The statistical practice in the social sciences that is designed to facilitate causal inferences is governed by a popular theory of causation known as the regularity theory. This theory maintains that a causal relation is a regularity between different events. More specifically, a relationship between two variables X and Y can properly count as causal only when three conditions obtain: (a) X precedes Y in time; (b) X and Y covary; and (c) no additional factors enter into, and confound, the X-Y relationship.

The third condition requires a check for what social scientists have come to call nonspuriousness. A relationship between X and Y is said to be nonspurious when X is a direct cause of Y (or Y is a direct cause of X). A relationship between X and Y is judged nonspurious when we have grounds for thinking that no third variable, Z, enters into and confounds the X-Y relationship. In this regard, researchers typically seek to establish that there is neither a common cause of X and Y nor a cause intervening between X and Y.

Senses of Spurious Correlation

The term spurious correlation is ambiguous in the methodological literature. It was introduced by Karl Pearson at the end of the 19th century to describe the situation in which a correlation is found to exist between two ratios or indices even though the original values are random observations on uncorrelated variables. Although this initial sense of a spurious correlation remains a live issue for some social science researchers, it has given way to a quite different sense of spurious correlation.
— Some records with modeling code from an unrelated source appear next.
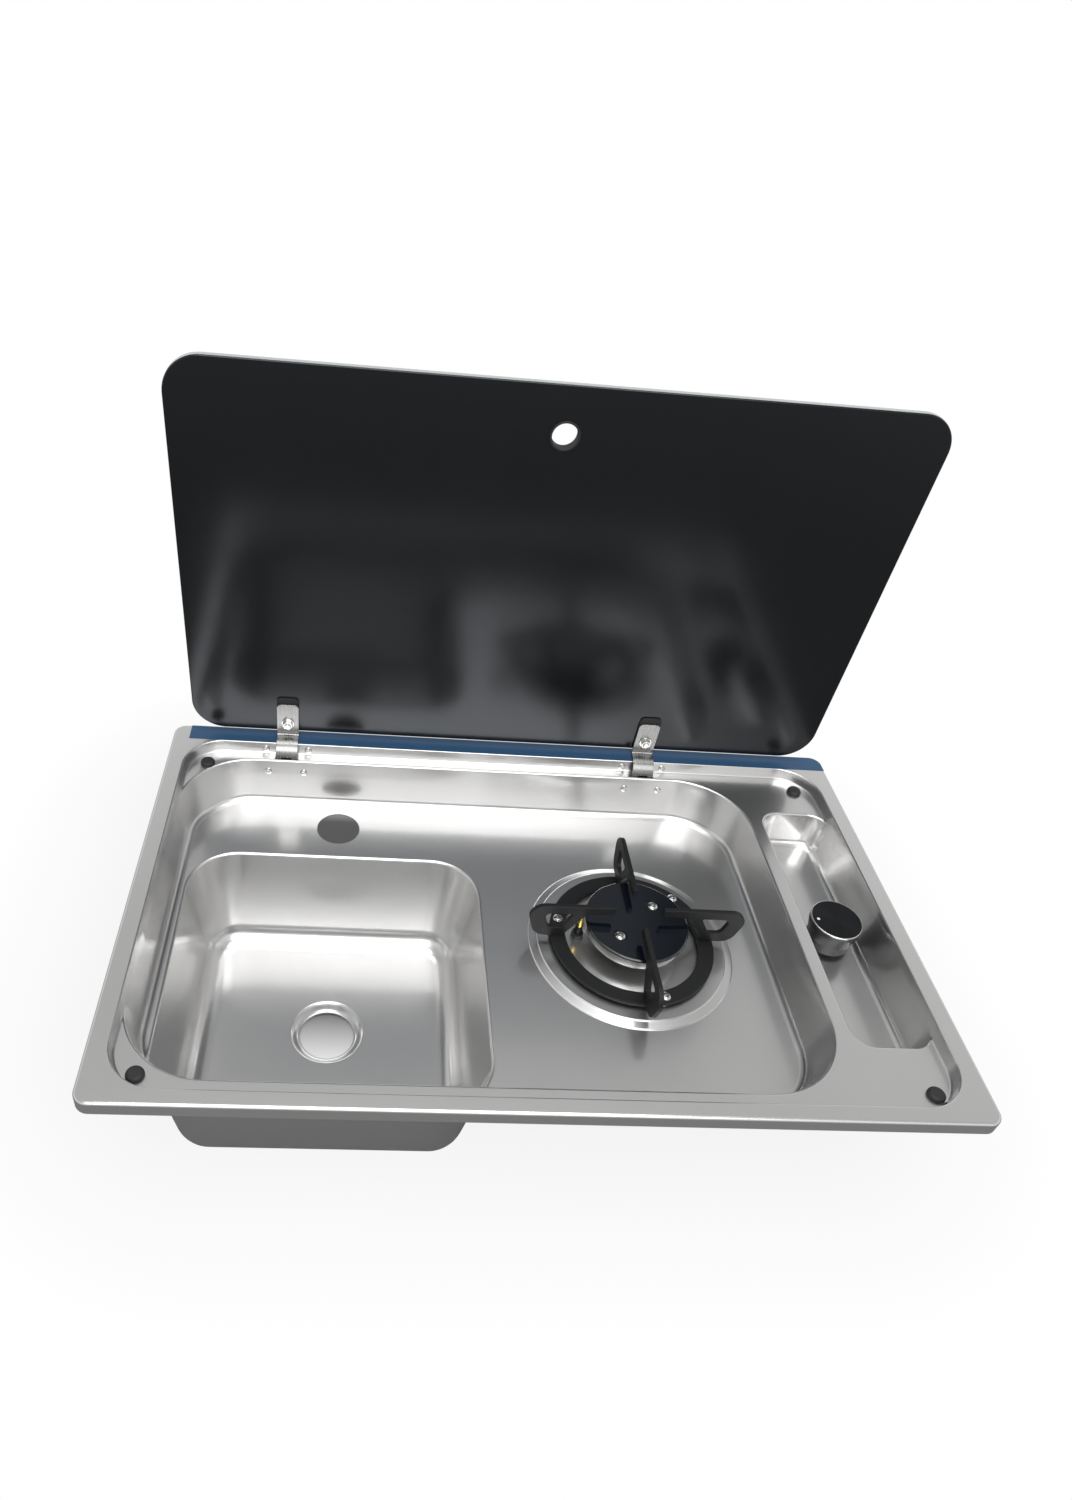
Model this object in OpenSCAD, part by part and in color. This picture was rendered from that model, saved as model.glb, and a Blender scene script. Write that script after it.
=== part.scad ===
// Drop-in hob and sink unit with a hinged glass lid.
// Millimetres. X runs left to right, Y to the back, Z up. Z = 0 is the worktop that the rim stands on.
// The lid is drawn open, as the unit is seen in use.

/* [Rim and lid recess] */
// Width over the turned-down rim
rim_w = 590; // [575:1:640]
// Depth over the turned-down rim
rim_d = 370; // [362:1:420]
// Height of the rim above the worktop
rim_rise = 10.8; // [10.8:0.1:13]
// Outer corner radius of the rim
rim_r = 10; // [5:0.5:16]
// Thickness of the stainless sheet
sheet_t = 0.8; // [0.6:0.1:1]
// Width of the rim at each side
rim_side = 14; // [13:0.5:18]
// Width of the rim at the front
rim_front = 12; // [11:0.5:18]
// Width of the rim behind the lid
rim_back = 19; // [18.5:0.5:26]
// Corner radius of the lid recess
recess_r = 34; // [30:1:38]
// Drop from the rim to the ledge that the lid closes over
ledge_drop = 10; // [9.5:0.1:10.4]

/* [Hob pan] */
// Drop from the rim to the deck
deck_drop = 50; // [48:0.5:60]
// Ledge left between the recess and the pan at the left
pan_left_land = 0.8; // [0.5:0.1:4]
// Ledge left in front of the pan
pan_front_land = 13; // [12:0.5:20]
// Ledge left behind the pan
pan_back_land = 12.2; // [12:0.1:12.6]
// Ledge left between the pan and the control trough
pan_trough_land = 11.7; // [8:0.1:20]
// Corner radius of the pan at the ledge
pan_r = 60; // [54:1:66]
// How far the pan's walls lean in down to the deck
pan_draft = 6; // [4:0.5:8]
// Radius of the bend from wall to deck
pan_bend = 6; // [4:0.5:8]
// Outer diameter of the raised disc that carries the burner
disc_d = 164; // [150:1:170]
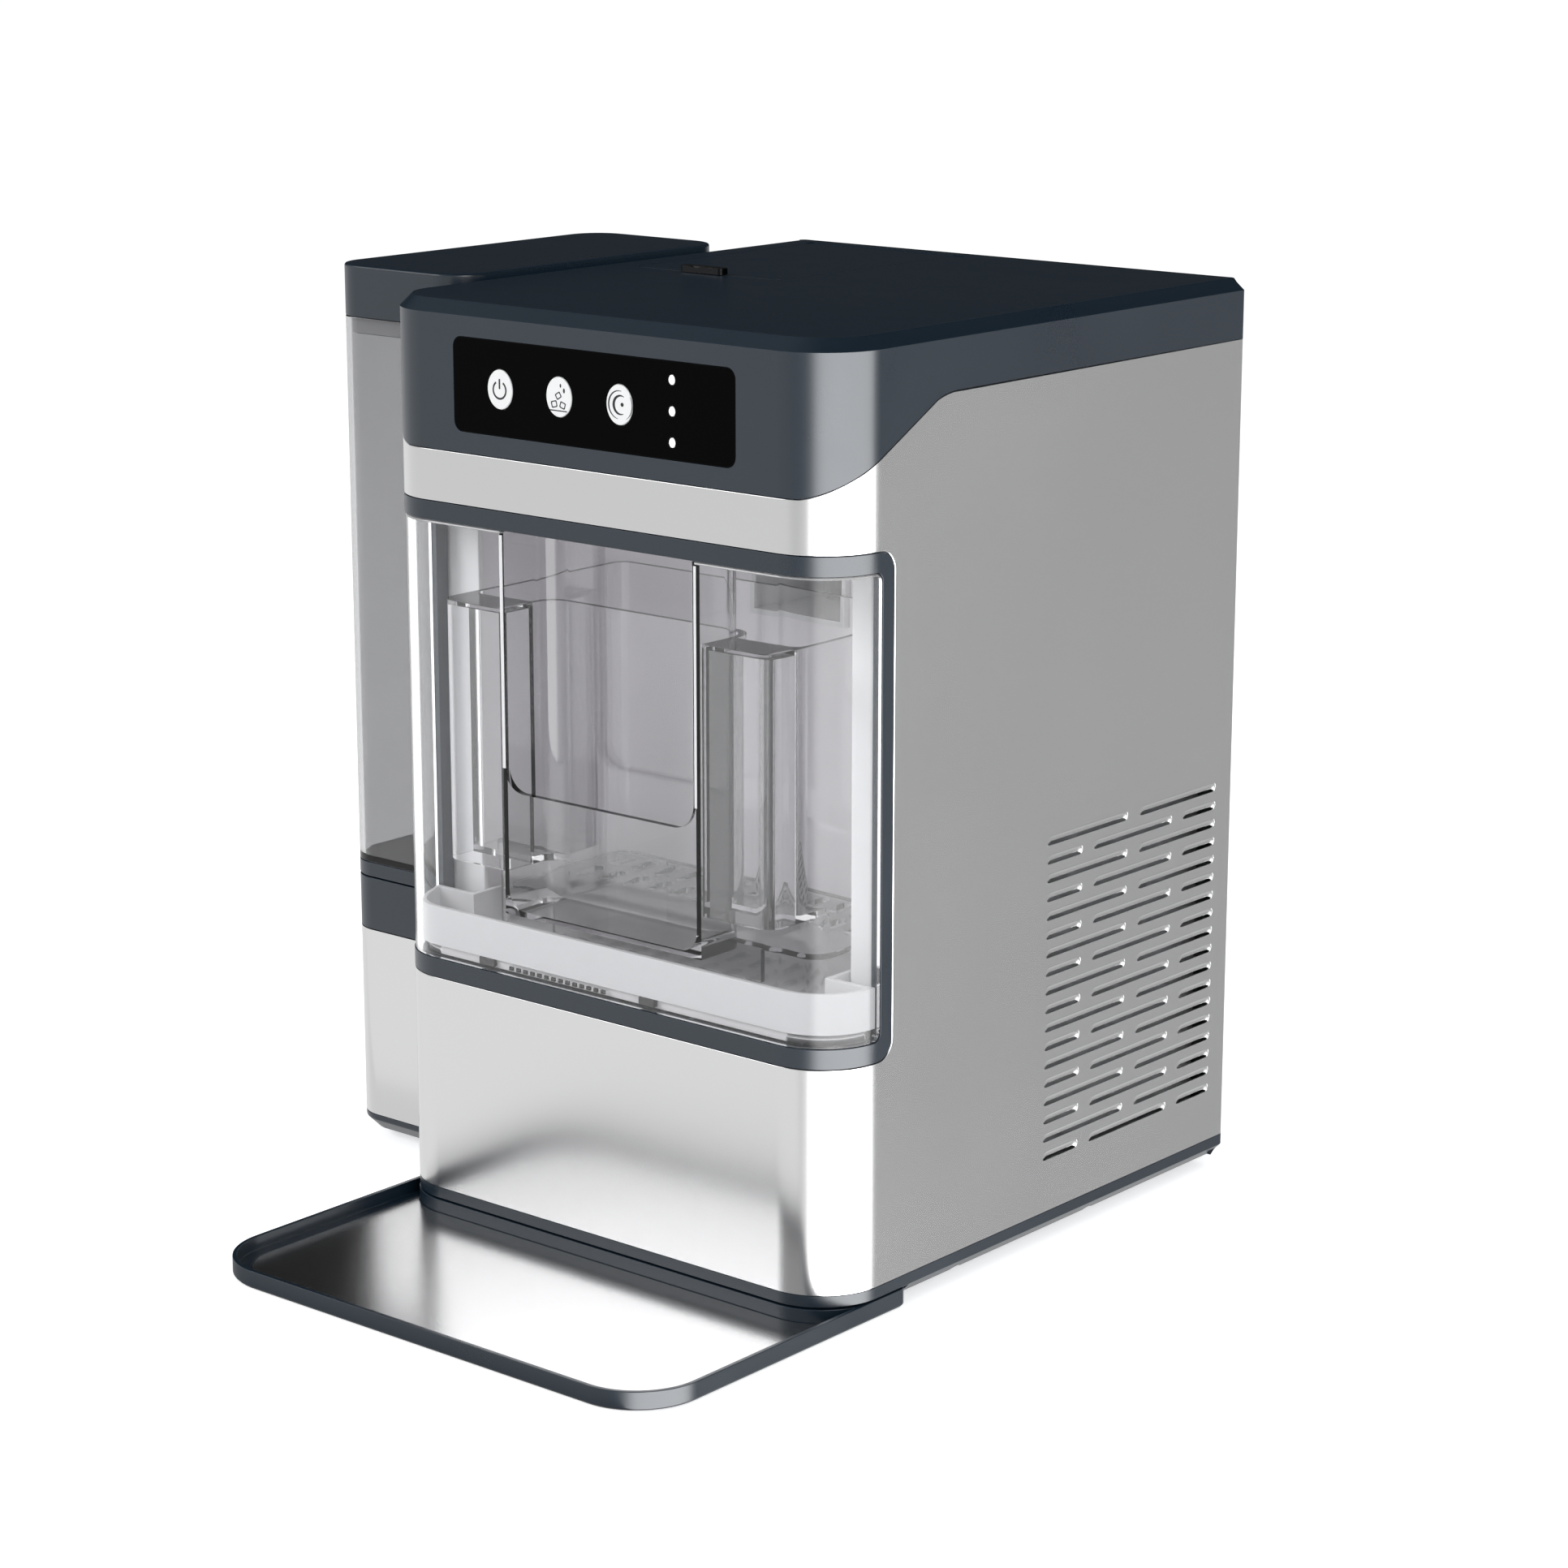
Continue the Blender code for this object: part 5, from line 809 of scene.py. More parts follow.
for index in (-1, 0, 1):
    x = socket_x + index * 0.007
    level = socket_level + (0.0024 if index == 0 else -0.0024)
    pin = block(f"inlet_pin_{index + 2}", (x - 0.001, deep + 0.001, level - 0.0024),
                (x + 0.001, deep + 0.0147, level + 0.0024))
    fasten(eased(pin, 0.0005, 3), "machine", nickel, slot="chrome")

drain_low, drain_high = node_box("drain_cap")
rim, tip, top = (drain_high.x - drain_low.x) / 2, drain_low.y, drain_high.y
fasten(turned("drain_plug", [
    (0.0, tip), (0.0058, tip), (0.0066, tip + 0.001), (0.0069, rear_face + 0.0001), (rim, rear_face + 0.0001),
    (rim, top - 0.0004), (rim - 0.0004, top), (0.0062, top), (0.0058, top - 0.0004), (0.0, top - 0.0004),
], rear_centre(drain_low, drain_high), "Y"), "machine", rubber, "drain_cap", slot="rubber")

# Behind the window a white frame carries the cabinet's liner, a deep lilac grey moulding. The chute opens
# high up in its rear wall, and two white rails on its floor guide the drawer.
liner_grey = moulded("liner_grey", (0.86, 0.83, 0.86), 0.42, grain=0.0009, depth=0.00002, mottle=0.03, wear=0.1)
low, high = node_box("window_frame")
surround = slab(
    "surround", "Y",
    [rounded(low.x, low.z, high.x, high.z, 0.004), rounded(-0.1065, 0.1265, 0.1065, 0.318, 0.004)[::-1]],
    low.y, high.y,
)
fasten(eased(surround, 0.0006, 3), "machine", white_plastic, "window_frame", slot="white_plastic")

low, high = node_box("cabinet_liner")
cabinet = slab("cabinet", "Y", [rounded(-0.114, low.z, 0.114, high.z, 0.008)], low.y, high.y)
carve(
    cabinet,
    slab("room", "Y", [rounded(-0.112, 0.124, 0.112, 0.316, 0.006)], low.y - beyond, high.y - 0.002),
    block("chute_window", (-0.0198, high.y - beyond, 0.2712), (0.0358, high.y + beyond, 0.3068)),
)
fasten(eased(cabinet, 0.0005, 3), "machine", liner_grey, "cabinet_liner", slot="liner")
for side_name in ("left", "right"):
    low, high = node_box("drawer_rail_" + side_name)
    middle = (low.x + high.x) / 2
    rail = block("rail_" + side_name, low, high)
    carve(rail, block("groove", (middle - 0.002, low.y - beyond, high.z - 0.0012),
                      (middle + 0.002, high.y + beyond, high.z + beyond)))
    fasten(eased(rail, 0.0004), "machine", white_plastic, "drawer_rail_" + side_name, slot="white_plastic")

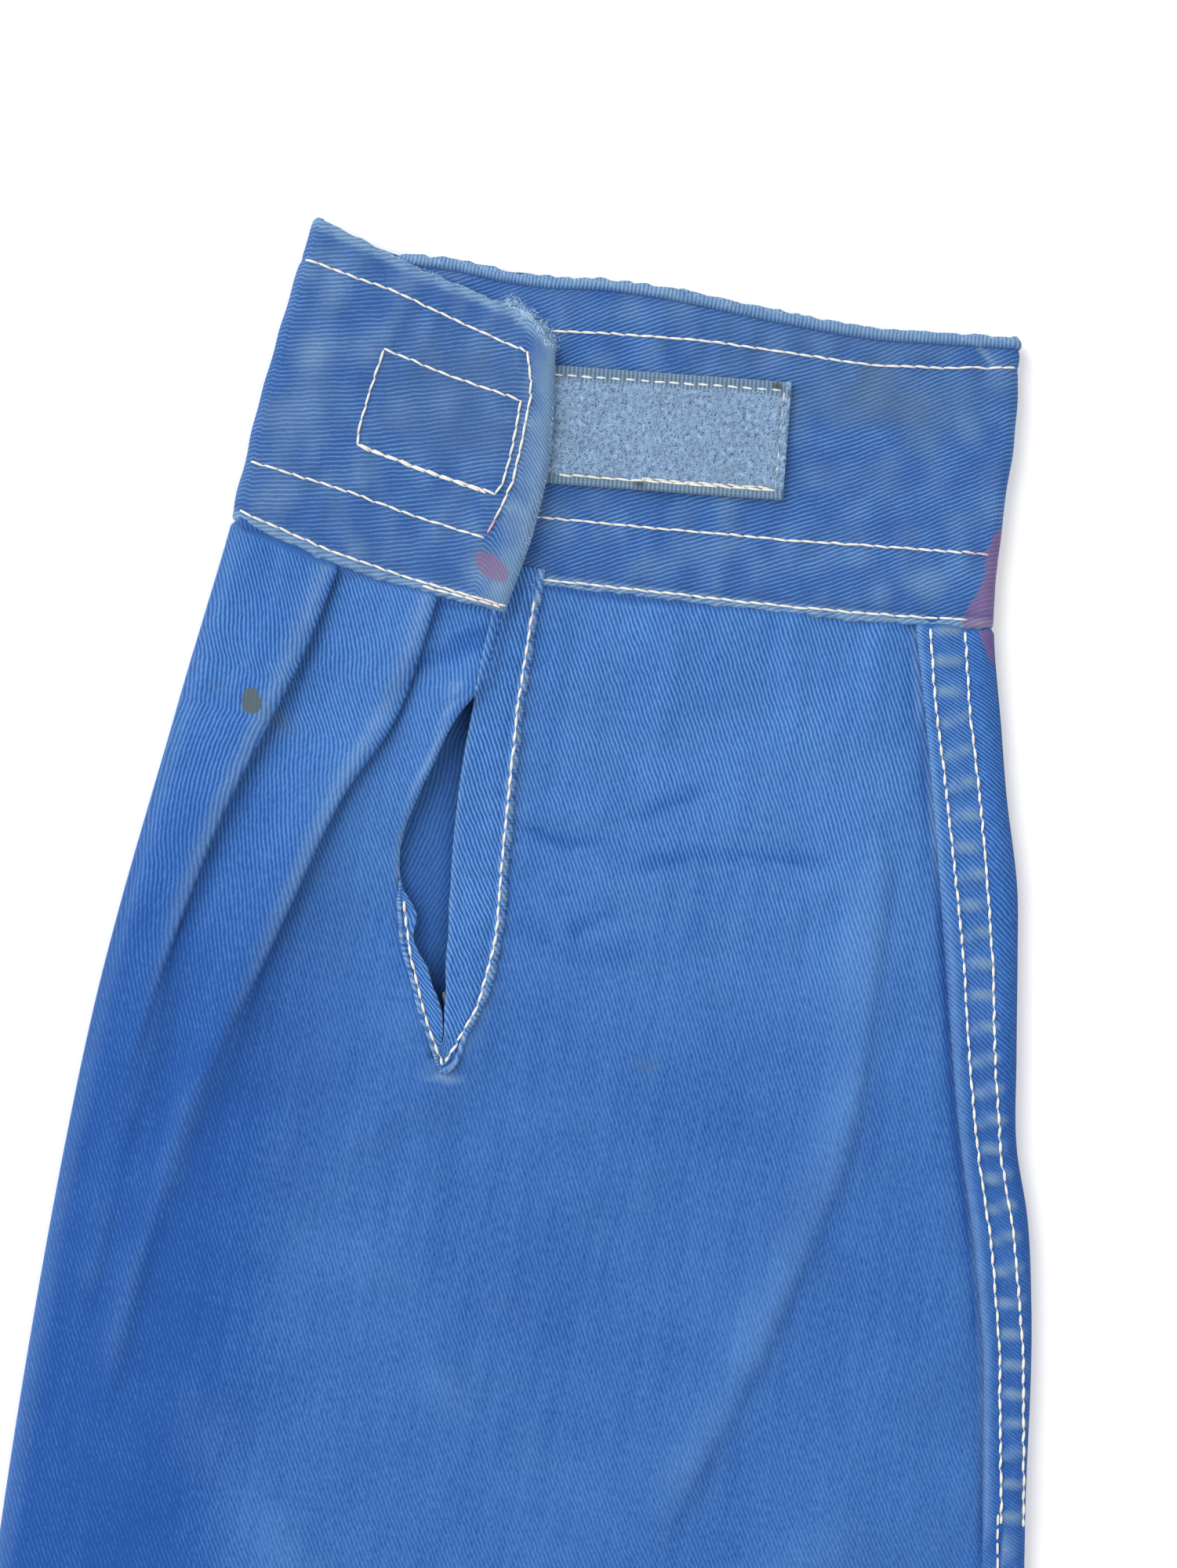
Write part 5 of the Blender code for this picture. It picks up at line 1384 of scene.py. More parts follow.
def make_front_bodices(cloth):
    """The two fronts, which meet near the middle."""
    bottom = WAIST_Y + WAISTBAND + GAP
    share = np.linspace(0, 1, 45)[None, :]
    up = np.linspace(0, 1, 60)[:, None]
    for side, name in ((1, "front_bodice_right"), (-1, "front_bodice_left")):
        inner = CENTRE_EDGE_X if side > 0 else CENTRE_EDGE_X - GAP
        top = bodice_top(inner + (side * SHOULDER_X - inner) * share, FRONT_NECK_DEPTH)
        y = bottom + (top - bottom) * up
        outer = side * (half_width(y) - seam_gap(y))
        x = inner + (outer - inner) * share
        body_sheet(name + "_cloth", place(x, y, front_z(x, y)), PLY, cloth, name)


def make_waistbands(cloth):
    """The waistband's gathered back and its two fronts."""
    up = np.linspace(0, 1, 12)[:, None]
    y = WAIST_Y + WAISTBAND * up
    share = np.linspace(-1, 1, 121)[None, :]
    x = share * half_width(y)
    puck = 0.35 * np.sin(x / 0.0019 + 1.5 * np.sin(x / 0.011)) * np.abs(2 * up - 1) ** 2
    z = worn_back_z(x, y) + (BAND_PLY - PLY) / 2 + puck * MM * 0.6
    body_sheet("waistband_back_cloth", place(x, y, z), BAND_PLY, cloth, "waistband_back",
               swap=True)
    for side, name in ((1, "waistband_front_right"), (-1, "waistband_front_left")):
        inner = CENTRE_EDGE_X if side > 0 else CENTRE_EDGE_X - GAP
        x = inner + (side * half_width(y) - inner) * np.linspace(0, 1, 40)[None, :]
        body_sheet(name + "_cloth", place(x, y, front_z(x, y)), PLY, cloth, name, swap=True)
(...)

In the 1950s, Herbert Simon redeployed the term to refer to a situation where, in a system of three variables, the existence of a misleading correlation between two variables is produced through the operation of the third causal variable. H. M. Blalock's extension of Simon's idea into a testing procedure for more-complex multivariate models has seen this sense of a spurious correlation come to dominate in the social sciences. As a consequence, the social sciences have taken the problem of spuriousness to be equivalent to checking for the existence of third variables.